I am trying to spin up a ray actor with two GPUs as the following:
def initialize_persistent_trainer(
    cfg: DictConfig, logger: Logger, oracle: nn.Module, trial_name: str = None
) -> ray.actor.ActorHandle:
    """
    Initializes the PersistentTrainer Actor.
    """
    logger.info("Initializing PersistentTrainer Actor...")
    name = "persistent_trainer"
    if trial_name:
        name += "_" + trial_name
    trainer_actor = PersistentTrainer.options(
        name=name, max_concurrency=cfg.trainer.get("devices", None), num_gpus=cfg.trainer.get("devices", None)
    ).remote(cfg, logger, oracle)
    logger.info(f"PersistentTrainer Actor initialized with {cfg.trainer.get("devices", None)} GPUs.")
    return trainer_actor
My training in my actor is as the following:
def train(self, dataset: torch.utils.data.Dataset, round_num: int) -> str:
        """
        Train the model with the provided dataset.
        """
        torch.set_float32_matmul_precision("medium")
        self.system_logger.info("check")
        self.loggers = instantiate_loggers(self.cfg.get("logger"))
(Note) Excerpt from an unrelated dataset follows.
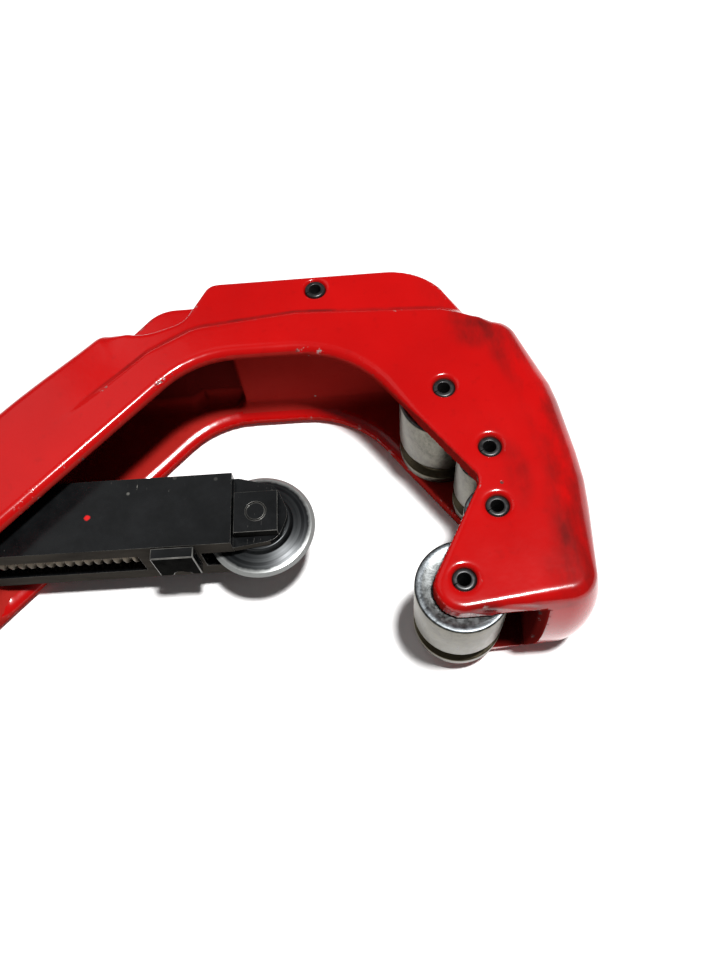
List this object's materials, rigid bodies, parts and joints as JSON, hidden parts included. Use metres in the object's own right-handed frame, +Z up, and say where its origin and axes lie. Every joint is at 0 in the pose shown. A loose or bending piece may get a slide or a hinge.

        self.trainer = setup_lightning_trainer_pytorch_lightning_callbacks(
            self.cfg, self.predictor, self.loggers, round_num
        )
        self.predictor.round = round_num
        train_loader = torch.utils.data.DataLoader(
            dataset,
            batch_size=self.cfg.batch_size,
            num_workers=10,
            # pin_memory=True
            # sampler=torch.utils.data.distributed.DistributedSampler(dataset, shuffle=False)
        )
        # val_loader = self.datamodule.val_dataloader()
        # Fit the model
        self.trainer.fit(
            self.predictor,
            train_dataloaders=train_loader,
            # val_dataloaders=val_loader
        )
        checkpoint_callback = next(
            (cb for cb in self.trainer.callbacks if isinstance(cb, ModelCheckpoint)),
            None,
        )
        if checkpoint_callback:
            checkpoint_path = checkpoint_callback.best_model_path
            self.predictor_ckpt = checkpoint_path
        self.loggers[0].experiment.log({"checkpoint": self.predictor_ckpt})
        return self.predictor_ckpt
Where the trainer is setup as the following:
def setup_lightning_trainer_pytorch_lightning_callbacks(
    cfg: DictConfig, lightning_module, logger, round_num
) -> pl.Trainer:
    # must remain here to avoid circular import
    # we have this function in order to create a lightning pytorch checkpoint callback
    from utils import log_hyperparameters, instantiate_callbacks
    # Retrieve the number of GPUs from the configuration
    num_gpus = cfg.trainer.get("devices", 2)  # Default to 2 if not specified
    # Create a list of torch.device objects
    parallel_devices = [torch.device(f'cuda:{i}') for i in range(num_gpus)]
    log.info("Instantiating callbacks...")
    checkpoint_cfg = cfg.callbacks.ray_checkpoint
    num_to_keep = checkpoint_cfg.num_to_keep
    monitor = f"{round_num}/{checkpoint_cfg.monitor}"
    mode = checkpoint_cfg.mode
    check_val_every_n_epoch = checkpoint_cfg.check_val_every_n_epoch
    dirpath = checkpoint_cfg.checkpoint_path + f"{hash(cfg)}/"
    filename = f"round={round_num}-" + "{epoch}"
    os.makedirs(dirpath, exist_ok=True)
    checkpoint_callback = ModelCheckpoint(
        monitor=monitor,
        mode=mode,
        save_top_k=num_to_keep,
        dirpath=dirpath,
        every_n_epochs=check_val_every_n_epoch,
        filename=filename,
    )
    ############# SET TRAINER ###############
    trainer = Trainer(
        max_epochs=cfg.trainer.get("max_epochs", 10),
        devices=cfg.trainer.get("devices", "auto"),
        accelerator=cfg.trainer.get("accelerator", "auto"),
        limit_train_batches=cfg.trainer.get("limit_train_batches", None),
        strategy=ray.train.lightning.RayDDPStrategy(),
        plugins=[ray.train.lightning.RayLightningEnvironment()],
        callbacks=[checkpoint_callback],
        logger=logger,
        log_every_n_steps=1,  # TODO: figure out if this is needed + hydra argument
    )
    trainer = ray.train.lightning.prepare_trainer(trainer)
    # TODO: set what we want to log at setup, e.g. experiment name
    if logger:
        log.info("Logging hyperparameters!")
        log_hyperparameters(cfg, lightning_module, trainer)
    return trainer
I am not sure whether this is clear so will appreciate any comment!